At 8:41 AM, Blogger John Ettorre said...

It's that pencil book that looms largest when I think of him. Imagine the brilliance it takes to write an entire compelling book about that subject. And including Studs in that lineup would only emphasize the idea that what's new and good merely is a reprise of what's old and good. He'll never be replaced.

 
At 11:16 AM, Blogger Art Durkee said...

"what's new and good merely is a reprise of what's old and good"

Actually, I love that idea. (Not just because of the irreplaceable Studs, which I fully agree with you about.) What I love about that idea is that new -isms, such as the New New Journalism, have the potential to revitalize as well as reform the existing (stale?) structures. It's a shot in the arm, in a positive way.
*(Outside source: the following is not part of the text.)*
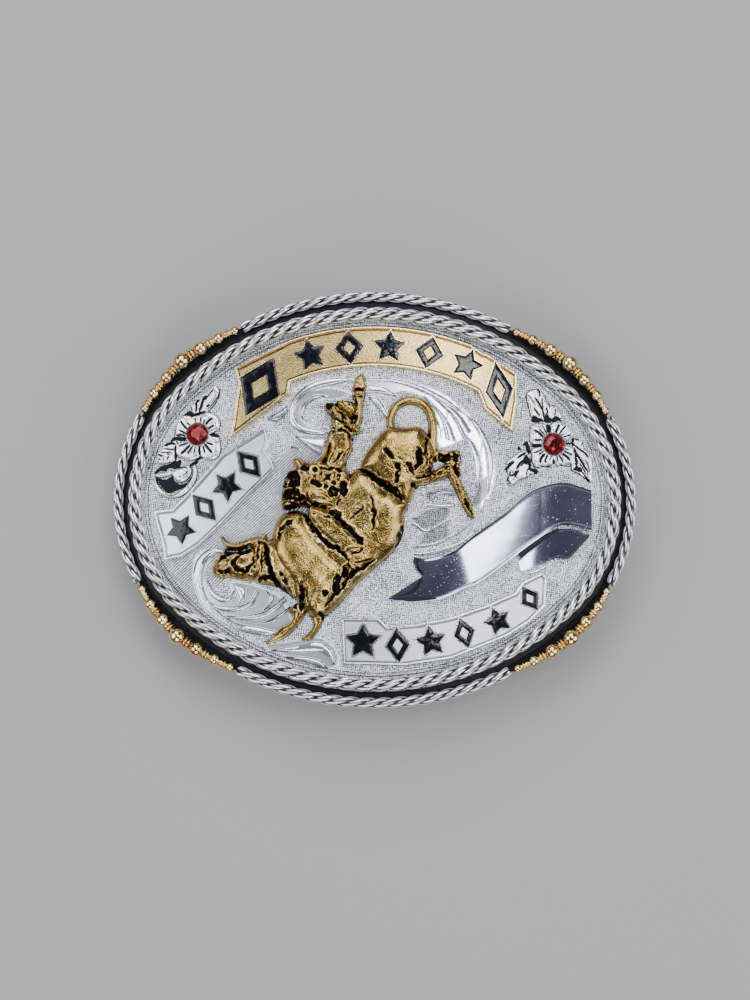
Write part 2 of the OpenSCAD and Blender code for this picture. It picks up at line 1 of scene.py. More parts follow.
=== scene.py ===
"""Looks of an oval western trophy buckle, lying face up: plated face, rope edging, cast bull and rider."""
import bmesh
import bpy
import numpy as np
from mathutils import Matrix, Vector


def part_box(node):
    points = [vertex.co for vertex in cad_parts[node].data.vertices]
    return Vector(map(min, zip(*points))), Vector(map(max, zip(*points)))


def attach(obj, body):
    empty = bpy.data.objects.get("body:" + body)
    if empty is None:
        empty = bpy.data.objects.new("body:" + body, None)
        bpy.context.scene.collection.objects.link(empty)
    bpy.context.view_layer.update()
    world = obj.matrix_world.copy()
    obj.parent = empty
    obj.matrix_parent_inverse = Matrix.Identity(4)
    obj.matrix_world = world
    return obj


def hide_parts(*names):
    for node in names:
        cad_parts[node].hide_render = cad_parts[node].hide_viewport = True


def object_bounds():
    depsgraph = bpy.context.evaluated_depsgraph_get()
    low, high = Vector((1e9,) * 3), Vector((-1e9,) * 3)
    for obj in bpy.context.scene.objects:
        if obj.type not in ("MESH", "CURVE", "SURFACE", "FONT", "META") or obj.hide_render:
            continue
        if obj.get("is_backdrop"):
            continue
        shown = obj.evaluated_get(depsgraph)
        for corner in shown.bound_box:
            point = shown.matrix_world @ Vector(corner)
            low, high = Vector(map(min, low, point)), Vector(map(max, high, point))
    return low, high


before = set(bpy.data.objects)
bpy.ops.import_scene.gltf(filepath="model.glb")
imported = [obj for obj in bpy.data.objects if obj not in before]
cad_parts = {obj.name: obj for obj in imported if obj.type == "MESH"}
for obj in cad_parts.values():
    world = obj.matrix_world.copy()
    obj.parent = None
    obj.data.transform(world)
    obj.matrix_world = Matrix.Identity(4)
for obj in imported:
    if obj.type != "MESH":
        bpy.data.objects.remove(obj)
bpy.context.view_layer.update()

# Base plate. The real one is a sheet of silver-plated metal bent to the waist. A fine border line is
# struck round its edge, the ground inside is frosted and hatched with a graver, and the back is plain.
mm = 0.001
plate_t = 2 * mm
border_h = 0.3 * mm
plate_inset = 0.5 * mm
plate_bevel = 0.15 * mm
strip_out = 0.7 * mm
strip_in = 2.3 * mm
border_inset = 6.45 * mm
border_w = 0.5 * mm
half_w = 54 * mm
half_h = 42.6 * mm
end_x = 19 * mm
end_over_side = half_w - half_h
# How far the centres of the side arcs lie beyond the middle, so that the four arcs meet without a corner.
side_y = end_over_side * (2 * end_x - end_over_side) / (2 * (end_x - end_over_side))
end_r = half_w - end_x
side_r = half_h + side_y
curve_r = 220 * mm
axis_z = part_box("base_plate")[1].z - border_h - curve_r
weld_gap = 0.002 * mm
back_rows = 12
face_rows = 100
last_share = 0.98


def on_face(x, y, height):
    """Points over the bent face: from the bend's axis, the radius plus the height, leaning as x does."""
    lean = x / curve_r
    rise = np.sqrt(1 - lean ** 2)
    return np.stack(np.broadcast_arrays(x + height * lean, y, axis_z + (curve_r + height) * rise), -1)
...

When existing -isms become old -isms and no longer serve us, it's time to toss them out, and find new ways of working.

I think the entire literary nonfiction trend is a part of revitalization. It is certainly much fresher writing than one finds in most mainstream fiction writing: more readable, AND more lively.

 
At 11:20 AM, Blogger John Ettorre said...

You're right on. To me, literary non-fiction (and I hate that second word, because it's derivative of its opposite, which makes no sense) has won the battle simply because it's way more vital, and seems to attracts more writing talent these days than fiction. It takes the best of both traditions and blends them in interesting ways.

 
At 11:33 AM, Blogger Art Durkee said...

Yeah, I feel exactly the same way about "post-modernism." That the "post" is in that definition means that they haven't really come to terms with Modernism, even if they try to define themselves as what comes after Modernism. I tend to think of them as very Late Modernists, rather than as a separate and unique -ism.

 
At 11:35 AM, Blogger John Ettorre said...

Maybe it's just that when you get to a certain age, you begin noticing that there's little new under the sun, only better or lesser adaptations of what's come before.